Request:
Print every line of the listing exactly, please.
··········
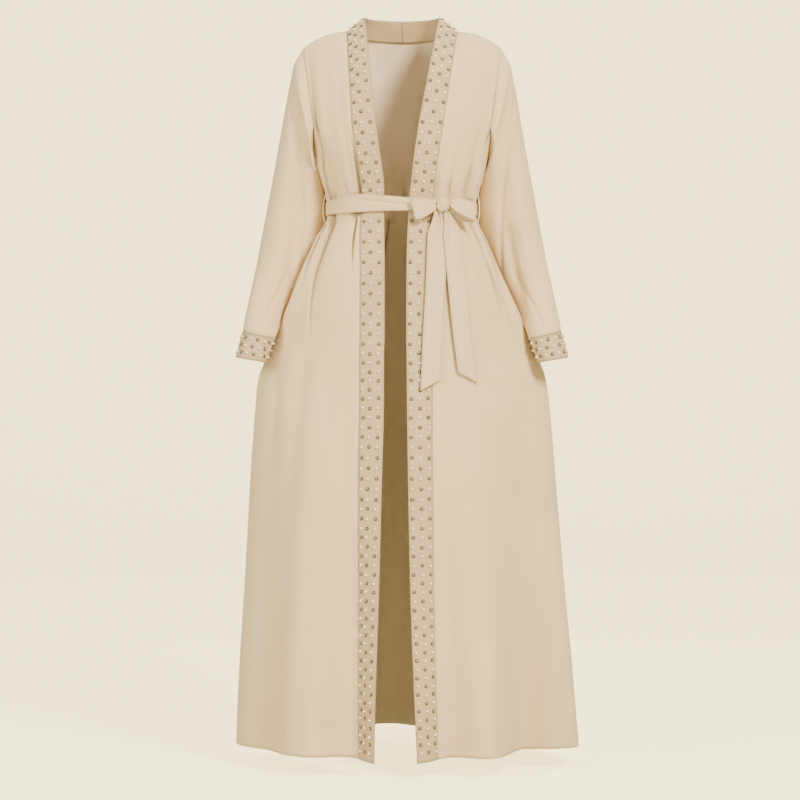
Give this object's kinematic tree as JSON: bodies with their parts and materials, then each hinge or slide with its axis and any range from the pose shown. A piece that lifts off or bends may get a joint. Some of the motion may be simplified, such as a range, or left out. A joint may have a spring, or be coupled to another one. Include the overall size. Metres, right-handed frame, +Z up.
{
  "type": "abaya cloak",
  "caption": "Open-front, floor-length worn abaya cloak in sand crepe, with long sleeves, bead-studded front bands and cuffs, and a sash tied in a bow at the waist.",
  "frame": {"origin": "midway between the two points where the shoulder seams meet the neck band, where the wearer's shoulders carry the cloak", "axes": "+Z up, the wearer faces -Y, +X to the wearer's left"},
  "size_m": [0.6827, 0.487, 1.4612],
  "materials": {
    "crepe": "matt crepe weave with a faint sheen",
    "trim": "matt crepe, doubled and interfaced",
    "sash": "matt crepe, soft and creased",
    "thread": "twisted thread"
  },
  "bodies": {
    "root": {"back": "crepe", "front_left": "crepe", "front_right": "crepe", "sleeve_left": "crepe", "sleeve_right": "crepe", "band_left": "trim", "band_right": "trim", "cuff_left": "trim", "cuff_right": "trim", "sash": "sash", "bow_knot": "sash", "bow_loop_left": "sash", "bow_loop_right": "sash", "sash_tail_left": "sash", "sash_tail_right": "sash", "carrier_left": "thread", "carrier_right": "thread"}
  },
  "joints": []
}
··········
Answer to the task:
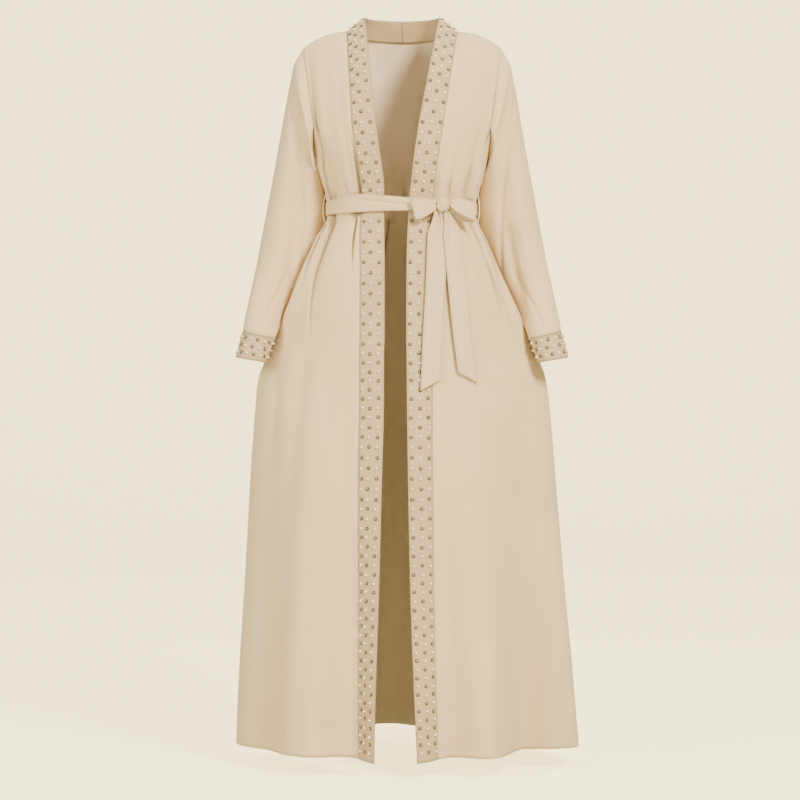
Give this object's kinematic tree as JSON: bodies with their parts and materials, then each hinge or slide with its axis and any range from the pose shown. A piece that lifts off or bends may get a joint. Some of the motion may be simplified, such as a range, or left out. A joint may have a spring, or be coupled to another one. Include the overall size. Metres, right-handed frame, +Z up.
{
  "type": "abaya cloak",
  "caption": "Open-front, floor-length worn abaya cloak in sand crepe, with long sleeves, bead-studded front bands and cuffs, and a sash tied in a bow at the waist.",
  "frame": {"origin": "midway between the two points where the shoulder seams meet the neck band, where the wearer's shoulders carry the cloak", "axes": "+Z up, the wearer faces -Y, +X to the wearer's left"},
  "size_m": [0.6827, 0.487, 1.4612],
  "materials": {
    "crepe": "matt crepe weave with a faint sheen",
    "trim": "matt crepe, doubled and interfaced",
    "sash": "matt crepe, soft and creased",
    "thread": "twisted thread"
  },
  "bodies": {
    "root": {"back": "crepe", "front_left": "crepe", "front_right": "crepe", "sleeve_left": "crepe", "sleeve_right": "crepe", "band_left": "trim", "band_right": "trim", "cuff_left": "trim", "cuff_right": "trim", "sash": "sash", "bow_knot": "sash", "bow_loop_left": "sash", "bow_loop_right": "sash", "sash_tail_left": "sash", "sash_tail_right": "sash", "carrier_left": "thread", "carrier_right": "thread"}
  },
  "joints": []
}